Et, au risque de paraître répétitif, l’espace métavers doit encore faire preuve d’une réelle utilité. Les entreprises métavers qui réussiront seront celles qui répondront à un besoin réel. Le timing et le talent ne remplacent pas l’utilité réelle. L’éléphant blanc le mieux conçu reste un éléphant blanc.

La récente agitation au sein de Meta prouve que même les plus grands acteurs ne sont pas à l’abri de la nécessité de montrer une utilité réelle. Bien que Zuckerberg présente des arguments convaincants en faveur des métavers, il ne s’agit en aucun cas d’une valeur sûre, et les premiers efforts de Meta pour créer un élan ont largement échoué.

Pour être clair, la nouvelle direction de Meta n’est pas la seule responsable de son malaise actuel, qui a abouti à la perte de plus de deux tiers de sa valeur cette année seulement, et au licenciement de près de 11 000 employés. Elle doit faire face à la concurrence acharnée de TikTok et Snap, et se débat avec la nouvelle réglementation d’Apple sur la transparence du suivi des applications (ATT), qui lui coûtera près de 13 milliards de dollars rien que cette année.
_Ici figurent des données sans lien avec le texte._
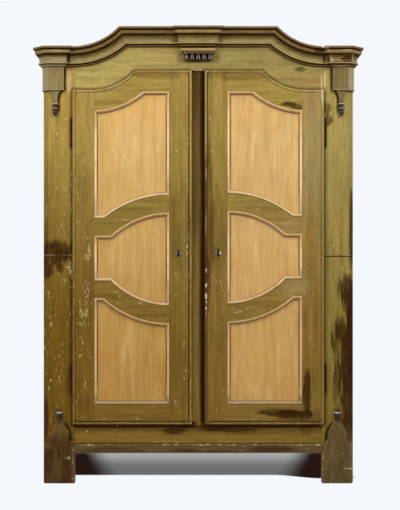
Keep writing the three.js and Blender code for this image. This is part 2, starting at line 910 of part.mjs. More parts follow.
/** The block round the head of the post, with a hollow bracket and a turned drop under it. */
function capital() {
  const foot = doorLow - capitalLap;
  const head = column(capitalPlan(0), foot + capitalFillet, caseTop);
  const fillet = column(capitalPlan(capitalFillet / 3), foot, foot + capitalFillet);
  const neck = foot - bracketHeight;
  const hollow = Array.from({ length: curveSteps + 1 }, (_, i) => {
    const angle = (i / curveSteps) * (Math.PI / 2);
    const reach = (bracketWidth - bracketNeck) / 2;
    return [
      bracketNeck / 2 + reach * (1 - Math.sin(angle)),
      foot - bracketHeight * bracketHollowShare * (1 - Math.cos(angle)),
    ];
  });
  const rightEdge = [[bracketWidth / 2, foot + capitalFillet / 2], ...hollow, [bracketNeck / 2, neck]];
  const leftEdge = rightEdge.map(([x, z]) => [-x, z]).reverse();
  const outline = [...leftEdge, ...rightEdge].map(([x, z]) => [pendantX + x, z]);
  const bracket = slab(outline, capitalFront + bracketSetBack, frontPlane - seat);
  const dropShares = [
    [0, 1.04], [0.72, 1.04], [0.72, 0.97], [0.95, 0.95], [0.95, 0.88], [0.6, 0.85], [0.55, 0.74],
    [0.85, 0.7], [1, 0.6], [0.85, 0.48], [0.55, 0.44], [0.75, 0.38], [0.7, 0.24], [0.4, 0.06], [0, 0],
  ];
  const profile = dropShares.map(([out, up]) => [
    out * dropRadius,
    neck - dropLength + up * dropLength,
  ]);
  const turnedDrop = turnedPiece(profile.reverse(), pendantX, frontPlane - dropRadius / 2);
  const behind = block(
    [pendantX - overrun, frontPlane - seat, neck - dropLength - overrun],
    [pendantX + overrun, frontPlane + overrun, foot],
  );
  return joined(head, fillet, bracket, cut(turnedDrop, behind));
}

/** The bell-shaped board on the foot: wide up to the plinth, then a bell with a ball on its top. */
function footPlate() {
  const shares = [
    [1, 0], [0.93, 0.04], [0.78, 0.075], [0.68, 0.125], [0.61, 0.195], [0.57, 0.3], [0.54, 0.42],
    [0.5, 0.535], [0.43, 0.63], [0.33, 0.73], [0.2, 0.825], [0.085, 0.91], [0, 1],
  ];
  const full = plateWidth / 2;
  const least = plateTopWidth / 2;
  const edge = shares.map(([out, up]) => [
    least + out * (full - least),
    plateShoulder + up * (plateHeight - plateShoulder),
  ]);
  const right = [[full, 0], ...edge];
  const left = right.map(([x, z]) => [-x, z]).reverse();
  const outline = [...right, ...left].map(([x, z]) => [plateX + x, z]);
  const bevel = plateThickness / 5;
  const board = layered(outline, [
    [0, frontPlane - seat],
    [0, frontPlane - plateThickness + bevel],
    [bevel, frontPlane - plateThickness],
  ]);
  const cutFlat = block(
    [plateX - plateWidth, frontPlane - overrun, -overrun],
    [plateX + plateWidth, frontPlane + overrun, 0],
  );
  const ballCentre = plateHeight + ballNeck + ballRadius;
  const low = Math.asin(ballNeckWidth / 2 / ballRadius);
  const round = Array.from({ length: curveSteps * 2 + 1 }, (_, i) => {
    const angle = low + ((Math.PI - low) * i) / (curveSteps * 2);
    return [ballRadius * Math.sin(angle), ballCentre - ballRadius * Math.cos(angle)];
  });
  round[round.length - 1][0] = 0;
  const neckFoot = plateHeight - ballNeck / 2;
  const profile = [[0, neckFoot], [ballNeckWidth / 2, neckFoot], ...round];
  const ball = turnedPiece(profile, plateX, frontPlane - plateThickness / 2, ballSides);
  const behind = block(
    [plateX - overrun, frontPlane - seat, plateHeight - overrun],
    [plateX + overrun, frontPlane + overrun, plateHeight + overrun * 2],
  );
  return joined(cut(board, cutFlat), cut(ball, behind));
}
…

Mais le manque de confiance du marché dans les métavers, motivé par l’absence de résultats à court terme ou même d’une trajectoire ascendante positive, n’a pas aidé.

Alors que le battage médiatique autour des métavers atteint son paroxysme, la tentation est grande pour les entreprises de se lancer dans l’aventure. De dire « J’ai un produit métavers » pour le plaisir de le dire. Si cela peut leur valoir quelques articles élogieux dans la presse technologique et assurer un emploi à plein temps aux nouveaux chefs métavers, ce n’est pas la base d’une entreprise prospère à long terme.

Les pionniers du métavers devraient plutôt adopter une approche disciplinée. Ils doivent construire pour la durabilité et l’utilité. Plutôt que de rechercher la nouveauté, ils doivent créer des applications qui correspondent à leur marque et à leur public potentiel. Et, lorsque les métavers atteindront l’apogée de leur acceptation par le grand public, ils seront en mesure de se développer et de dominer.